PARIS (AP) — French President Francois Hollande is suggesting that the Islamic State group is behind an attack on a church that left an 84-year-old priest dead.

Two attackers seized hostages Tuesday in a church near the Normandy city of Rouen, killing one hostage by slitting his throat before being shot and killed by police, a French security official said.

Another person inside the church was seriously injured and is hovering between life and death, Interior Ministry spokesman Pierre-Henry Brandet said.

Hollande called it a “vile terrorist attack” and said it’s another more sign that France is at war with IS, which has claimed a string of attacks on France.

“We must lead this war with all our means,” he said in Saint-Etienne-du-Rouvray, where two attackers took hostages on Tuesday before being killed by police.

Hollande expressed support for all France’s Catholics but said the attack targets “all the French.”

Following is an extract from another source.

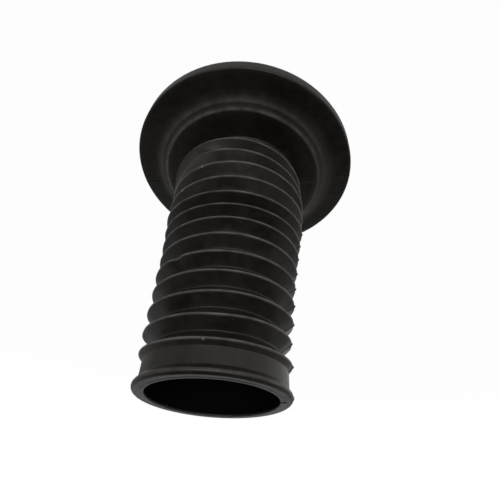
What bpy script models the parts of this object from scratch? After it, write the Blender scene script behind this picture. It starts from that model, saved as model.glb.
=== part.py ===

France is currently on high alert after an attack in Nice on Bastille Day — July 14 — that killed 84 people and a string of deadly attacks last year claimed by the Islamic State group that killed 147 victims. France is also under a state of emergency and has extra police presence in the wake of the Nice attack in which a man barreled his truck down the city’s famed Promenade des Anglais, mowing down holiday crowds.

The identities of Tuesday’s attackers are unclear.